| WHAT THIS TASK INVOLVES |
Repeat the lines of the listing below exactly, starting at the line that contains "The build123d and" and running through the last line, both included, and only those.

━━━ EXTRACTED INFORMATION ━━━

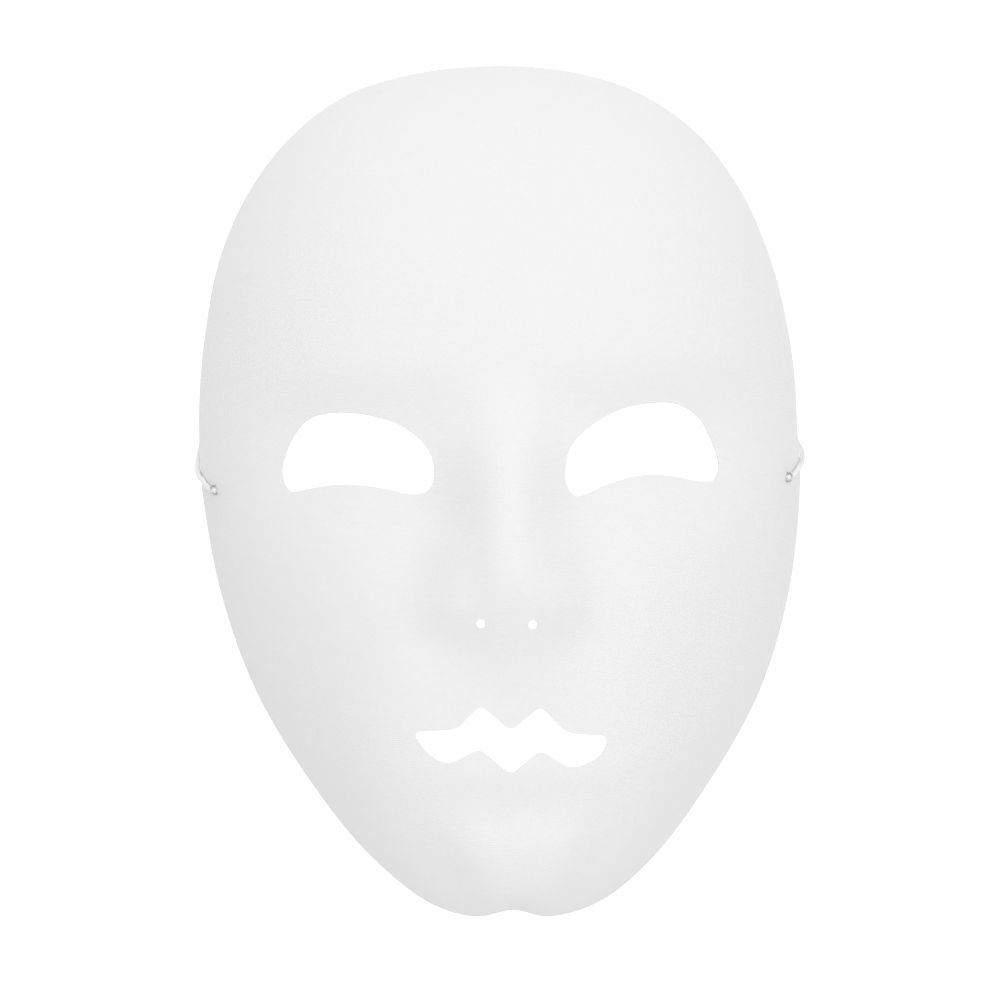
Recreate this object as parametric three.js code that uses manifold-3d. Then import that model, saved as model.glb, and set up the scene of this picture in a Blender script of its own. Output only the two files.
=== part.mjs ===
// Plain full-face masquerade mask. A woven cloth skin is hot-pressed over a stiff felt backing, the eyes, nostrils
// and mouth are die-cut through both, and one round elastic cord is stapled to the outside at each temple.
//
// Millimetres. The face looks along -Y, +X is to the right of someone facing it, +Z is up. The origin is the middle
// of the flat rim, level with the staples.

import * as THREE from 'three';
import * as BufferGeometryUtils from 'three/addons/utils/BufferGeometryUtils.js';
import Module from 'manifold-3d';

const wasm = await Module();
wasm.setup();

// ---- Driving dimensions ----

const DOME_HEIGHT = 56;
const CLOTH_THICKNESS = 0.45;
const LAYER_GAP = 0.15;
const BACKING_THICKNESS = 1.2;
const SHELL_THICKNESS = CLOTH_THICKNESS + LAYER_GAP + BACKING_THICKNESS;

const NOSTRIL_RADIUS = 1.3;
const NOSTRILS = [[-7.4, -36.7], [6.8, -37.3]];

const ELASTIC_RADIUS = 0.75;
const ELASTIC_SIDES = 8;
const STRAP_AXIS = { x: 80.5, y: 3.3, z: 17 };
const STRAP_LOW = -97;
const CATENARY_SCALE = 37.9;
const CORD_GAP = 0.3;

const STAPLE_WIRE_RADIUS = 0.25;
const STAPLE_CROWN = 3;
const STAPLE_CROWN_LIFT = 2.15;
const STAPLE_CLINCH_DEPTH = SHELL_THICKNESS + 1.1;
const STAPLE_CLINCH_LENGTH = 0.9;
const STAPLE_HOLE = 1.1;

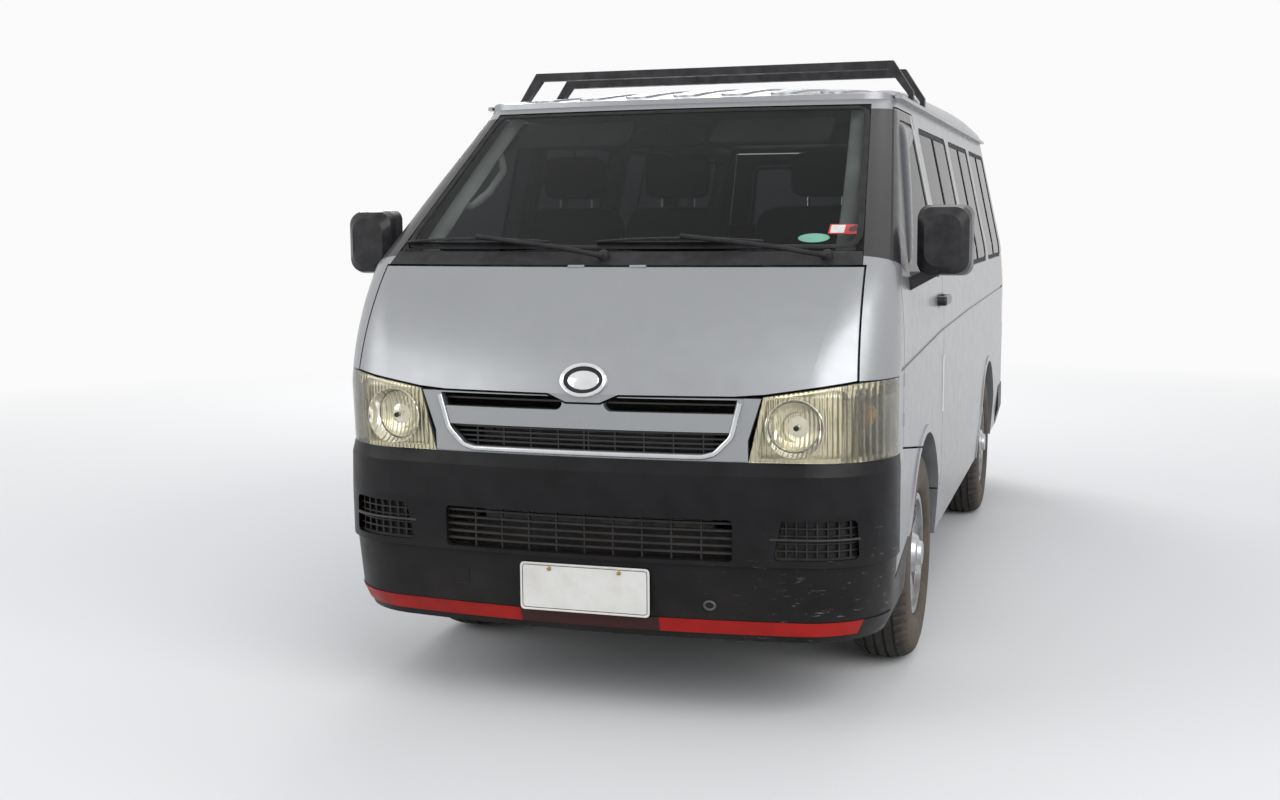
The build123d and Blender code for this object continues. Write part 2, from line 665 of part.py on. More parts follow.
# Front bumper with its openings
BUMPER_THICK = 34
BUMPER_GRILLE = [(-430, 502), (430, 502), (430, 620), (-430, 620)]
FOG = [(540, 508), (768, 510), (762, 622), (566, 626)]
FOG_ROUND = 14
bumper_stacks = (BUMPER_LOWER, BUMPER_UPPER)
with BuildPart() as bumper:
    add(body_form(0, bumper_stacks))
    add(body_form(BUMPER_THICK, bumper_stacks, overrun=4, ruled=True), mode=Mode.SUBTRACT)
    add(side_prism(BUMPER_SIDE, -REACH, REACH), mode=Mode.INTERSECT)
    add(arch(FRONT_OVERHANG, ARCH_R, -REACH, REACH), mode=Mode.SUBTRACT)
    add(front_prism(BUMPER_GRILLE, -50, 300, round_to=12), mode=Mode.SUBTRACT)
    add(both_sides(front_prism(FOG, -50, 300, round_to=FOG_ROUND)), mode=Mode.SUBTRACT)
save("front_bumper", bumper.part)

# Slats and fins in the middle opening, and a backed mesh in each corner pocket
MESH_BACK = 16
MESH_DEEP = 16
MESH_ZS = [520, 541, 562, 583, 604]
MESH_THICK = 6
MESH_XS = [-340, -255, -170, -85, 0, 85, 170, 255, 340]
POCKET = (14, 27, 32)       # insets of the mesh's face, the backing's face and its back
CELL = (24, 17)
CELL_PITCH = (28, 21)
CELL_COUNT = (8, 5)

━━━

| WRITTEN ANSWER |
The build123d and Blender code for this object continues. Write part 2, from line 665 of part.py on. More parts follow.
# Front bumper with its openings
BUMPER_THICK = 34
BUMPER_GRILLE = [(-430, 502), (430, 502), (430, 620), (-430, 620)]
FOG = [(540, 508), (768, 510), (762, 622), (566, 626)]
FOG_ROUND = 14
bumper_stacks = (BUMPER_LOWER, BUMPER_UPPER)
with BuildPart() as bumper:
    add(body_form(0, bumper_stacks))
    add(body_form(BUMPER_THICK, bumper_stacks, overrun=4, ruled=True), mode=Mode.SUBTRACT)
    add(side_prism(BUMPER_SIDE, -REACH, REACH), mode=Mode.INTERSECT)
    add(arch(FRONT_OVERHANG, ARCH_R, -REACH, REACH), mode=Mode.SUBTRACT)
    add(front_prism(BUMPER_GRILLE, -50, 300, round_to=12), mode=Mode.SUBTRACT)
    add(both_sides(front_prism(FOG, -50, 300, round_to=FOG_ROUND)), mode=Mode.SUBTRACT)
save("front_bumper", bumper.part)

# Slats and fins in the middle opening, and a backed mesh in each corner pocket
MESH_BACK = 16
MESH_DEEP = 16
MESH_ZS = [520, 541, 562, 583, 604]
MESH_THICK = 6
MESH_XS = [-340, -255, -170, -85, 0, 85, 170, 255, 340]
POCKET = (14, 27, 32)       # insets of the mesh's face, the backing's face and its back
CELL = (24, 17)
CELL_PITCH = (28, 21)
CELL_COUNT = (8, 5)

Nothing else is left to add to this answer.